Le ciel se couvre, le flot des parades semble ne pas vouloir se tarir. Avec un sentiment de nausée, je me détourne et m'éloigne. Derrière moi, un groupe de punks traverse l'avenue et se fait rageusement interpeller par des hooligans avinés. Mélange de huées et d'applaudissements. Ils ne répondent pas ? trop risqué ? et passent leur chemin.
Dix jours plus tôt, ce même carrefour avait été le théâtre d'un incident. "La Bataille de Shaftesbury Square", titrait avec ironie un quotidien local. Lors du défilé du Glorieux Douze Juillet, un spectateur protestant avait été blessé, lacéré de plusieurs coups d'épée : il avait pris à partie un orangiste qui avait répliqué avec son arme de cérémonie.



Carnaval de Oruro

Je suis à Oruro depuis hier et attends le carnaval de pied ferme, même si déjà je trépigne à l'idée de la danse. Le carnaval en Bolivie ? Un mois qu'on le voit venir avec les dizaines de bombes à eau qui nous assaillent de toute part. Mais ces derniers jours, les dizaines sont devenues des centaines et les adultes ne peuvent plus protester. La moindre réaction provoque un redoublement des bombardements. Je deviens parano, me mettant à courir à la vue d'enfants alors que le danger demeure mineur. Heureusement, le soleil répare les méfaits de ces garnements en séchant les vêtements des victimes. A l'occasion, on peut aussi se défendre en se procurant les précieuses munitions, en vente à tous les coins de rue.
Le Carnaval de Oruro, avec celui de Rio et la Candelaria, fait partie des plus grandes fêtes d'Amérique du Sud. Pendant trois jours, la ville fait le plein et les prix des hôtels grimpent de façon exponentielle. Les trois premières prospections à la sortie de la gare routière me font rapidement tirer un trait sur ce mode d'hébergement. Je demande alors dans les boutiques s'ils connaissent des gens qui pourraient me loger. Dans l'une d'elle, une fille est prête à me louer sa chambre pour un prix abordable. Affaire conclue. Le soir même, on m'annonce que je déménage chez une tante où je serai plus à mon aise.

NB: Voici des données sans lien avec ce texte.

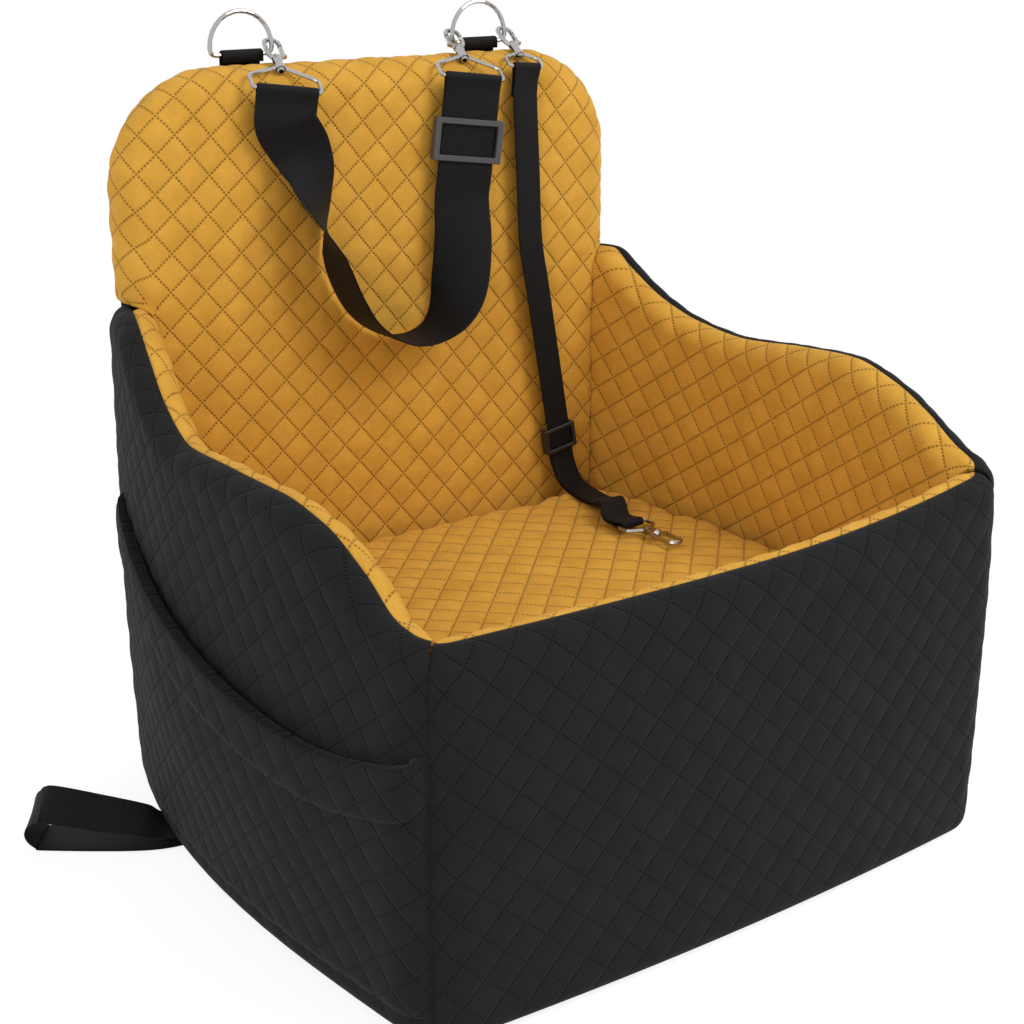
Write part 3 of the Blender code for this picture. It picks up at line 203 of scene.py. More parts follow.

C'est le grand jour. Les gradins, escaliers métalliques sans fin qui courent le long des six kilomètres du parcours, sont pleins à craquer. Je me suis installée dans une tribune de jeunes et ça canarde tous azimuts. Heureusement, j'ai apporté mes provisions. Les gradins d'en face nous bombardent et nous nous faisons un honneur de leur rendre la pareille. K-way de rigueur même sous le soleil. Quarante ensembles de musiciens et de danseurs (conjuntos) défilent devant nous. Morenada, caporales, rey moreno… essentiellement des danses métisses, certaines empruntant à la tradition des Noirs des Yungas. Sans oublier la fameuse diablada.
Oruro est une région minière riche, et les mineurs y rendent un culte au Tio. A ce diable qui les protège, ils offrent de la nourriture, des cigarettes et de la coca. Pour lui, ils ont inventé la diablada. La bienséance chrétienne ne permettant pas que l'on honore trop évidemment le diable, la danse s'est peu à peu transformée en une lutte entre ce dernier et l'ange du bien, assistés dans leur combat par des animaux, des diablesses en minijupes, des diables masqués… Pas de vainqueur : on ne peut tout de même pas éliminer le Tio comme ça ! Dans la journée, les gens restent spectateurs, plus ou moins sages selon les gradins. Mais à la tombée de la nuit, les jambes les démangent et ils vont danser à la suite des conjuntos. Je ne me fais pas prier et me retrouve à exécuter une version déjantée du sicuri avec une bande de touristes chiliens déchaînés. Les danseurs délaissent leurs costumes et leurs masques trop pesants et tout le monde entame l'ascension du Socavon pour atteindre l'entrée de la mine, où a été érigée une chapelle pour honorer la Vierge, également protectrice des mineurs. C'est aussi pour elle que les danseurs se sont déhanchés toute la journée, continuent ce soir et recommenceront demain, aussi cher que cela leur coûte financièrement et physiquement. Certains adressent des vœux à la Vierge et pensent qu'ils ne seront exaucés que s'ils dansent pour elle jusqu'au bout de leurs forces. Plusieurs conjuntos se disputent la place du Socavon. C'est à qui, par son endurance, par la puissance et la qualité de sa musique, se ralliera le plus grand nombre de danseurs. Les musiciens sortent de cette épreuve vidés de toute énergie et pleins d'alcool. Pour ma part, c'est une morenada en boucle qui me mènera jusqu'à l'aube. Je danse avec des étudiants de La Paz rencontrés en chemin. L'ambiance est envoûtante, même si le spectacle de l'alcoolisme excessif vient un peu gâcher la fête. "Pays de merde, continent de merde", déclare l'un des étudiants avant de s'enfiler une dizaine de canettes qui le rendront malade d'ici peu. Ainsi est la fête andine, pleine d'allégresse et de désespoir. La frontière entre les deux est parfois ténue, et l'alcool tombe les masques.